Esansiyel veya primer hipertansiyonun ise kan basıncının belirli bilinen bir neden olmaksızın yükselmesi olduğunu kaydeden Diri, “Toplumdaki hipertansiyon hastalarını yoğunlukla bu gruptur. Hastalara primer hipertansiyon tanısı konduktan sonra ilk olarak diyetteki tuz oranının kısıtlanması gerektiğini belirtiyoruz. Yüksek tansiyon, tuzla çok ilişkili olan bir hastalık. Eğer diyetteki tuzun kontrolü sağlanamazsa hastalara uygulanacak tedavi veya kullanılacak ilaçların da tek başına tansiyonu normal seviyelere indirmesine yardımcı olamıyor. Gıdaların içinde kendilerine ait doğal tuzları var zaten. Tencereye ekstradan katılan tuz, vücut için gereksiz bir tuz yüküne sebep olmaktadır. Günlük tuz kullanımını 1 çay kaşığıyla sınırlamamız gerekmektedir. Ayrıca işlenmiş, paketlenmiş turşu, siyah zeytin, tuzlu peynir, konserve gıdalar gibi koruyucu madde içeren ve yüksek oranda tuz içeren gıdaların diyetten uzaklaştırılması gerektiğini belirtiyoruz” dedi.
“İdeal kilo ve hareket ciddi önem arz ediyor”
Yüksek tansiyonun kontrol edilebilmesi için ikinci dikkat edilmesi gereken kriterin ise kişilerin ideal kilolarında olup olmadıkları olduğunu belirten Diri, “Kilolu bireyler, yüksek tansiyon ve benzeri yan hastalıklara sahip olma riskini taşırlar. Gerekli gözetimler eşliğinde bir diyetisyen ile ideal kilolarına kavuşmaları adına kişilere planlama yapılması gerekir. Diğer bir önemli nokta ise sürekli masa başında veya gün içinde hareketsiz kalan bireylerin daha hareketli bir hayata geçmesi adına motive etmeye çalışılmasıdır. Bunun nedenlerinden birisi de regülasyonda egzersizin de çok ciddi bir katkısının olmasıdır. Kısa süreli yürüyüşler, asansör yerine merdiven kullanımı, günlük yarım saat yürüyüş egzersizlerinin yapılması çok önemli olabilmektedir” diye konuştu.
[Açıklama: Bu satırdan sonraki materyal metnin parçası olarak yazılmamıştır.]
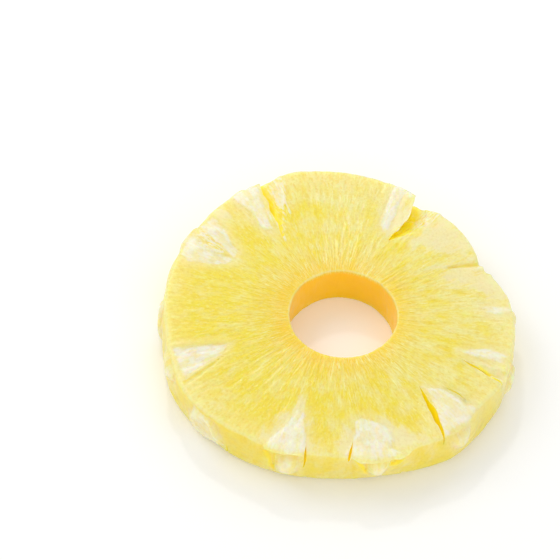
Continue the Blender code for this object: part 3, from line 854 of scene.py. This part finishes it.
class NodeTree:
    """Adds nodes to a material. An input is a number, a tuple or another node's output."""

    def __init__(self, name):
        self.material = bpy.data.materials.new(name)
        self.material.use_nodes = True
        self.tree = self.material.node_tree
        self.tree.nodes.clear()

    def add(self, kind, inputs=None, output=0, **settings):
        node = self.tree.nodes.new(kind)
        for name, value in settings.items():
            setattr(node, name, value)
        for key, value in (inputs or {}).items():
            if isinstance(value, bpy.types.NodeSocket):
                self.tree.links.new(value, node.inputs[key])
            else:
                node.inputs[key].default_value = value
        return node.outputs[output] if node.outputs else None

    def math(self, operation, first, second=0.0, clamp=False):
        return self.add("ShaderNodeMath", {0: first, 1: second}, operation=operation, use_clamp=clamp)

    def plus(self, first, second, clamp=False):
        return self.math("ADD", first, second, clamp)

    def times(self, first, second):
        return self.math("MULTIPLY", first, second)

    def larger(self, first, second):
        return self.math("MAXIMUM", first, second)

    def ramp(self, value, low, high, to_low=0.0, to_high=1.0):
        inputs = {"Value": value, "From Min": low, "From Max": high, "To Min": to_low, "To Max": to_high}
        return self.add("ShaderNodeMapRange", inputs, interpolation_type="SMOOTHSTEP")

    def spread(self, noise, to_low, to_high):
        """A noise, with its usual range turned into another."""
        return self.ramp(noise, *NOISE_RANGE, to_low, to_high)

    def mix(self, factor, first, second):
        return self.add("ShaderNodeMix", {0: factor, 6: first, 7: second}, output=2, data_type="RGBA")

    def noise(self, vector, scale, detail=2.0, roughness=0.5):
        inputs = {"Vector": vector, "Scale": scale, "Detail": detail, "Roughness": roughness}
        return self.add("ShaderNodeTexNoise", inputs)

    def attribute(self, name):
        return self.add("ShaderNodeAttribute", attribute_name=name, output=2)

    def finish(self, inputs):
        """The material, with its one shader set to these inputs."""
        surface = self.add("ShaderNodeBsdfPrincipled", inputs)
        self.add("ShaderNodeOutputMaterial", {"Surface": surface})
        return self.material


def radial_noise(nodes, x, y, radius, along, count, length, detail, roughness):
    """Noise drawn out along the radii: count cells to a radian, each length mm long."""
    across_x, across_y = (nodes.times(nodes.math("DIVIDE", place, radius), count) for place in (x, y))
    cells = {0: across_x, 1: across_y, 2: nodes.times(along, 1.0 / (length * MM))}
    return nodes.noise(nodes.add("ShaderNodeCombineXYZ", cells), 1.0, detail, roughness)


def flesh_values(nodes):
    """The place about the fruit's axis, the stored regions and the noises, by name."""
    position = nodes.add("ShaderNodeTexCoord", output=3)
    shift = (-FRUIT_AXIS[0], -FRUIT_AXIS[1], 0.0)
    centred = nodes.add("ShaderNodeVectorMath", {0: position, 1: shift}, operation="ADD")
    x, y, z = nodes.add("ShaderNodeSeparateXYZ", {0: centred}).node.outputs
    radius = nodes.math("SQRT", nodes.plus(nodes.times(x, x), nodes.times(y, y)))
    along = nodes.plus(radius, z)
    values = {name: nodes.attribute(name) for name in REGIONS}
    for name, settings in CLOUDY_NOISES.items():
        values[name] = nodes.noise(position, *settings)
    for name, settings in RADIAL_NOISES.items():
        values[name] = radial_noise(nodes, x, y, radius, along, *settings)
    wavy_x = nodes.plus(x, nodes.times(values["mottle"], THREAD_WAVE))
    threads = radial_noise(nodes, wavy_x, y, radius, along, *THREADS)
    return SimpleNamespace(x=x, y=y, z=z, radius=radius, threads=threads, **values)


def plain_flesh(nodes, at):
    """Cloudy yellow flesh, paler towards the east, with its strands and threads."""
    side = nodes.ramp(nodes.plus(at.x, nodes.times(at.y, 0.5)), -32.0 * MM, 26.0 * MM)
    tone = nodes.plus(nodes.times(side, 0.6), nodes.spread(at.coarse, -0.35, 0.45))
    tone = nodes.plus(tone, nodes.spread(at.blotches, -0.3, 0.3))
    tone = nodes.plus(tone, nodes.spread(at.clouds, -0.2, 0.2), True)
    colour = nodes.mix(tone, DEEP_FLESH, PALE_FLESH)
    for start, full, share, tint in RADIAL_COLOURS:
        colour = nodes.mix(nodes.ramp(at.radius, start * MM, full * MM, 0.0, share), colour, tint)
    near_core = nodes.ramp(at.radius, 30.0 * MM, 18.0 * MM, 0.25, 0.6)
    dark = nodes.times(nodes.ramp(at.strands, 0.5, 0.32), near_core)
    light = nodes.times(nodes.ramp(at.wisps, 0.53, 0.70), nodes.ramp(at.clouds, 0.4, 0.6, 0.3))
    light = nodes.times(light, nodes.ramp(at.radius, 26.0 * MM, 17.0 * MM, 0.15, 0.9))
    threads = nodes.times(nodes.ramp(at.threads, 0.58, 0.68), nodes.ramp(at.clouds, 0.4, 0.6, 0.1, 0.8))
    threads = nodes.times(threads, nodes.ramp(side, 0.0, 0.6, 0.35, 1.0))
    colour = nodes.mix(dark, colour, DARK_STRAND)
    colour = nodes.mix(light, colour, LIGHT_STRAND)
    colour = nodes.mix(threads, colour, LIGHT_STRAND)
    colour = nodes.mix(nodes.ramp(at.flecks, 0.52, 0.70, 0.0, 0.4), colour, LIGHT_STRAND)
    return nodes.mix(nodes.ramp(at.flecks, 0.48, 0.30, 0.0, 0.4), colour, DARK_STRAND)


def rim_flesh(nodes, at):
    """The rim's yellow, paler in its upper part at the east."""
    colour = nodes.mix(nodes.ramp(at.blotches, 0.4, 0.7, 0.0, 0.3), RIM_FLESH, PALE_FLESH)
    east = nodes.ramp(at.x, 26.0 * MM, 35.0 * MM, 0.0, 0.4)
    return nodes.mix(nodes.times(nodes.ramp(at.z, 3.0 * MM, 9.0 * MM), east), colour, MARGIN_FLESH)


def cream_share(nodes, at, uneven):
    """How cream the flesh is, in soft areas, round the eyes and on the borders, where it is partly a painted
    edge highlight.
    """
    soft = nodes.plus(nodes.plus(at.cream, uneven), nodes.spread(at.coarse, -2.0, 1.5))
    around_eyes = nodes.ramp(at.patch, -3.5, 0.5, 0.0, 0.5)
    share = nodes.larger(nodes.ramp(soft, -1.5, 2.5, 0.0, 0.75), around_eyes)
    share = nodes.times(share, nodes.ramp(at.rim, 0.0, 1.0, 1.0, 0.5))
    return nodes.larger(share, nodes.times(at.border, 0.7))


def white_share(nodes, at, uneven):
    """How white the flesh is, in the eyes, in flakes among crumbs and on the bright strands, which are partly
    painted wet highlights.
    """
    start, full = nodes.ramp(at.rim, 0.0, 1.0, -0.3, -1.2), nodes.ramp(at.rim, 0.0, 1.0, 0.5, 1.6)
    solid = nodes.ramp(nodes.plus(at.patch, nodes.times(uneven, 0.3)), start, full)
    fullness = nodes.ramp(nodes.plus(at.strands, at.blotches), 0.8, 1.18, 0.35, 1.0)
    fullness = nodes.times(fullness, nodes.ramp(at.rim, 0.0, 1.0, 1.0, 0.7))
    flakes = nodes.ramp(nodes.plus(at.wisps, at.flecks), 0.94, 1.12, 0.0, 0.85)
    streak = nodes.times(at.streak, nodes.ramp(at.mottle, 0.35, 0.6, 0.35, 0.95))
    bright = nodes.larger(nodes.times(at.crumbs, flakes), streak)
    return nodes.larger(nodes.times(solid, fullness), bright)


def flesh_material():
    nodes = NodeTree("pineapple_flesh")
    at = flesh_values(nodes)
    uneven = nodes.plus(nodes.spread(at.strands, -0.6, 0.6), nodes.spread(at.mottle, -0.7, 0.7))
    colour = nodes.mix(nodes.times(at.rim, 0.85), plain_flesh(nodes, at), rim_flesh(nodes, at))
    colour = nodes.mix(cream_share(nodes, at, uneven), colour, CREAM_FLESH)
    colour = nodes.mix(white_share(nodes, at, uneven), colour, WHITE_TISSUE)
    # Painted shade: a deeper yellow in the soft cuts stands in for the shade in their dents
    colour = nodes.mix(nodes.ramp(at.soft_cut, 0.2, 1.0, 0.0, 0.7), colour, DEEP_FLESH)
    colour = nodes.mix(nodes.ramp(at.grain, 0.55, 0.3, 0.0, 0.14), colour, GRAIN_SHADE)
    # Painted shade and light: the hole's wall gets a deeper orange, and the cuts a bright golden colour
    colour = nodes.mix(at.cavity, nodes.mix(at.hole, colour, HOLE_FLESH_AND_SHADE), CUT_PAINTED_LIGHT)
    height = nodes.plus(nodes.times(at.flecks, 0.5), nodes.times(at.grain, 0.5))
    bump = nodes.add("ShaderNodeBump", {"Strength": 0.35, "Distance": 0.25 * MM, "Height": height})
    return nodes.finish({
        "Base Color": colour,
        "Roughness": nodes.spread(at.mottle, 0.32, 0.5),
        "IOR": 1.36,
        "Subsurface Weight": 1.0,
        "Subsurface Radius": (1.0, 0.75, 0.25),
        "Subsurface Scale": 4.0 * MM,
        "Coat Weight": 0.5,
        "Coat Roughness": 0.16,
        "Coat IOR": 1.33,
        "Normal": bump,
        "Coat Normal": bump,
        # Painted glow: the cuts and the hole's wall give off light, though the flesh is no lamp
        "Emission Color": nodes.mix(at.cavity, nodes.mix(at.hole, NO_GLOW, HOLE_PAINTED_GLOW), CUT_PAINTED_GLOW),
        "Emission Strength": 0.3,
    })


def floor_material():
    nodes = NodeTree("pale_floor")
    cloudy = nodes.noise(nodes.add("ShaderNodeTexCoord", output=3), 8.0)
    return nodes.finish({
        "Base Color": FLOOR_WHITE,
        "Roughness": nodes.spread(cloudy, 0.45, 0.6),
        "Emission Color": FLOOR_WHITE,
        "Emission Strength": 0.08,
    })


def add_floor():
    corners = [(x * FLOOR_HALF, y * FLOOR_HALF, 0) for x, y in ((-1, -1), (1, -1), (1, 1), (-1, 1))]
    floor = mesh_object("floor", corners, [(0, 1, 2, 3)])
    floor.data.materials.append(floor_material())


def add_light(name, place, size, power):
    """A square softbox that faces the ring."""
    light = bpy.data.lights.new(name, "AREA")
    light.shape = "SQUARE"
    light.size = size
    light.energy = power
    obj = new_object(name, light)
    obj.location = place
    obj.rotation_euler = (-Vector(place)).to_track_quat("-Z", "Y").to_euler()


def light_scene():
    world = bpy.data.worlds.new("studio")
    bpy.context.scene.world = world
    world.use_nodes = True
    background = world.node_tree.nodes["Background"]
    background.inputs["Color"].default_value = (1.0, 1.0, 1.0, 1.0)
    background.inputs["Strength"].default_value = SKY_STRENGTH
    for light in LIGHTS:
        add_light(*light)


def add_camera():
    """The photograph's camera, turned so that the ring lands where it is there."""
    elevation, roll = math.radians(VIEW_ELEVATION), math.radians(VIEW_ROLL)
    back = Vector((0.0, -math.cos(elevation), math.sin(elevation)))
    level, upright = Vector((1.0, 0.0, 0.0)), Vector((0.0, math.sin(elevation), math.cos(elevation)))
    right = level * math.cos(roll) + upright * math.sin(roll)
    up = upright * math.cos(roll) - level * math.sin(roll)
    target = Vector((*FRUIT_AXIS, THICKNESS))
    place = target + back * VIEW_DISTANCE
    off_centre = [(pixel - IMAGE_SIZE / 2) / PIXELS_PER_MM * MM for pixel in AXIS_PIXEL]
    aim = target - right * off_centre[0] + up * off_centre[1]
    depth_axis = (place - aim).normalized()
    right_axis = up.cross(depth_axis).normalized()
    camera = bpy.data.cameras.new("camera")
    camera.sensor_width = SENSOR_WIDTH
    camera.lens = SENSOR_WIDTH * VIEW_DISTANCE / (IMAGE_SIZE / PIXELS_PER_MM * MM)
    camera.clip_start = 0.01
    rotation = Matrix((right_axis, depth_axis.cross(right_axis), depth_axis)).transposed()
    obj = new_object("camera", camera)
    obj.matrix_world = Matrix.Translation(place) @ rotation.to_4x4()
    bpy.context.scene.camera = obj


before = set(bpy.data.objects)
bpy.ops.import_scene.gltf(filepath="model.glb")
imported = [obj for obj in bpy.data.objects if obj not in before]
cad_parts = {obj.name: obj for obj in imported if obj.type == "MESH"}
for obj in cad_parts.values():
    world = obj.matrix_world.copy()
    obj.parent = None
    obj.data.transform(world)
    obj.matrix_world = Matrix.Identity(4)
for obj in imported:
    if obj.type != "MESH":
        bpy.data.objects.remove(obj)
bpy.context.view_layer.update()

ring = build_ring()
ring.data.materials.append(flesh_material())
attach(ring, "root")
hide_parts("pineapple_ring")

add_floor()
light_scene()
add_camera()
bpy.context.scene.view_settings.view_transform = "Standard"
Hastaların ezbere ilaç kullanmaması konusunda da uyarılarda bulunan Diri, tanısı konmuş hastalarda ilaç tedavisinin uygun vakalarda önerildiğini söyledi. Diri, ilaç tedavisinde hangi ilacın seçileceği, tek ilacın veya kombine birkaç ilacın kullanılıp kullanılmayacağının, hastanın muayenesi ve tüm laboratuvar bulgularının değerlendirilmesi sonrasında doktorunun vereceği kararla şekillendiğini ifade etti.
“Uzun vadede organlarda hasara yol açabiliyor”
Hipertansiyonun uzun vadede kalpte, gözde, beyinde, böbreklerde hasara yol açma riskine sahip olan bir hastalık olduğunu da dile getiren Uzm. Dr. Diri, “Bununla beraber doktorların gözetiminde uygulanacak tedavi ve sağlıklı bir hayat için sigara kullanılıyorsa bırakılması gerekiyor. Ayrıca, uyku düzenlerine dikkat etmeleri gibi değişikliklerinin yanı sıra düzenli şekilde nefroloji hipertansiyon polikliniğinde iç organ hasarı oluşup oluşmadığı, tansiyonlarının normal değerlerde olup olmadığı, ilaçlar ile ilgili yaşanacak ters bir durum söz konusu mu şeklinde soruların cevaplanması adına mutlaka senede bir defa kontrollere gelmesi konusunda hastaların bilinçlenmesi gerekiyor” dedi.